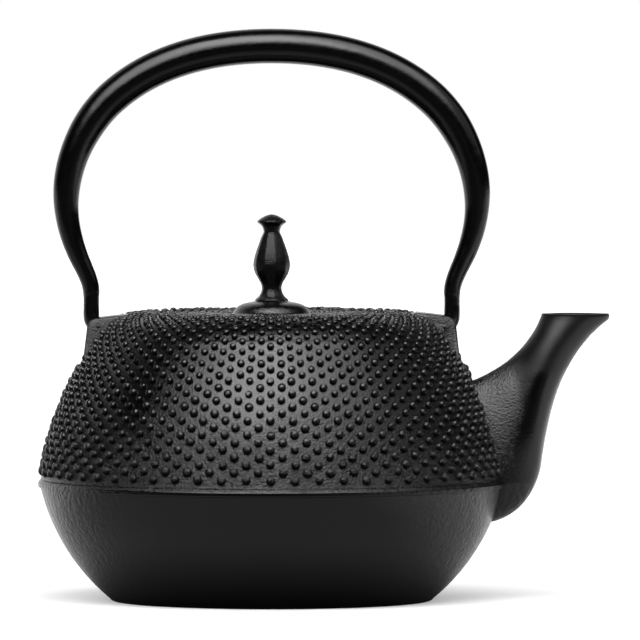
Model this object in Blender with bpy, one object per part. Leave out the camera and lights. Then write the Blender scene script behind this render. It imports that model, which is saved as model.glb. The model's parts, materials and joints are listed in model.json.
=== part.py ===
"""Cast iron teapot with a hobnail shoulder, a bail handle, a knobbed lid and a steel tea infuser.

Metres, +Z up. The origin is the centre of the flat base, and the spout points along +X.
The pot is one iron casting: bowl, belly flange, shoulder, spout and the two handle lugs.
"""

import math

import bmesh
import bpy
from mathutils import Matrix, Vector
from mathutils.geometry import interpolate_bezier

# ---- driving dimensions ----

# Pot casting, as (radius, height) points of its outer line
BASE_RADIUS = 0.0612
BASE_EDGE = (0.0626, 0.0009)
BOWL_TOP = (0.0893, 0.0437)
FLANGE_RADIUS = 0.0902
FLANGE_BOTTOM = 0.0441
FLANGE_TOP = 0.0467
WALL_FOOT = (0.0890, 0.0470)
WALL_TOP = (0.0742, 0.0905)
SHOULDER_TURN = (0.0668, 0.1030)
SHOULDER_TOP = (0.0545, 0.1108)
CROWN_EDGE = (0.0446, 0.1111)
BOWL_BULGE = 0.0041
WALL_BULGE = 0.0017
SHOULDER_BULGE = 0.0004
SHOULDER_TURN_BULGE = 0.0013
CROWN_BULGE = 0.0003
POT_WALL = 0.0036
POT_FLOOR = 0.0042

# Mouth: a sunk seat for the infuser and the lid, over a throat that hangs into the pot
SEAT_HEIGHT = 0.1074
THROAT_RADIUS = 0.0395
THROAT_BOTTOM = 0.1036
THROAT_THICKNESS = 0.0045

# Spout, as Bezier points in the plane of the handle: its upper line and its two-part lower line
SPOUT_UPPER = ((0.0720, 0.0834), (0.0880, 0.0874), (0.0988, 0.0967), (0.1042, 0.1103))
SPOUT_BELLY = ((0.0770, 0.0293), (0.0946, 0.0291), (0.1014, 0.0407), (0.1040, 0.0515))
SPOUT_NECK = ((0.1040, 0.0515), (0.1070, 0.0740), (0.1112, 0.0945), (0.1300, 0.1092))
SPOUT_MOUTH_HEIGHT = 0.1103
SPOUT_ROOT_HALF_WIDTH = 0.0118
SPOUT_MOUTH_HALF_WIDTH = 0.0096
SPOUT_EGG = 0.16
SPOUT_WALL = 0.0027

# Handle lugs: two cheeks that close the corner between shoulder and wall, with a pocket between them
LUG_HALF_WIDTH = 0.0100
REAR_LUG_TOP = 0.1092
FRONT_LUG_TOP = 0.1100
LUG_CORNER_RADIUS = 0.0040
LUG_SHOULDER_X = 0.0560
LUG_RISE = 0.0013
LUG_ROOT_X = 0.0500
LUG_OUTER_TOP = 0.0711
LUG_OUTER_FOOT = 0.0731
LUG_EDGE_ROUND = 0.0007
POCKET_INNER = 0.0657
POCKET_FLOOR_RADIUS = 0.0035
POCKET_MOUTH_HALF_WIDTH = 0.0069
LUG_BORE_RADIUS = 0.0030
LUG_BORE_END = 0.0613
BORE_BOSS_RADIUS = 0.0041
BORE_BOSS_INNER = 0.0578
BORE_BOSS_OUTER = 0.0651

# Bail handle: a tapering round bar, whose inturned ends pivot in the lug bores
PIVOT_HEIGHT = 0.1052
HOOK_END = 0.0618
HOOK_END_RADIUS = 0.0025
HOOK_BEND = 0.0042
LEG_X = 0.0696
LEG_TOP = 0.1175
LEG_RADIUS = 0.0030
FLARE_POINT = (0.0746, 0.1330)
BOW_SIDE = (0.0793, 0.1545)
BOW_UPPER_SIDE = (0.0738, 0.1775)
BOW_SHOULDER = (0.0615, 0.1941)
BOW_TOP = 0.2139
FLARE_RADIUS = 0.0038
BOW_SIDE_RADIUS = 0.0049
BOW_UPPER_SIDE_RADIUS = 0.0060
BOW_SHOULDER_RADIUS = 0.0066
BOW_TOP_RADIUS = 0.0067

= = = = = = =

# What is expected:
Copy all lines in the listing above where the string "with" appears.

# Worked answer:
Model this object in Blender with bpy, one object per part. Leave out the camera and lights. Then write the Blender scene script behind this render. It imports that model, which is saved as model.glb. The model's parts, materials and joints are listed in model.json.
"""Cast iron teapot with a hobnail shoulder, a bail handle, a knobbed lid and a steel tea infuser.
# Handle lugs: two cheeks that close the corner between shoulder and wall, with a pocket between them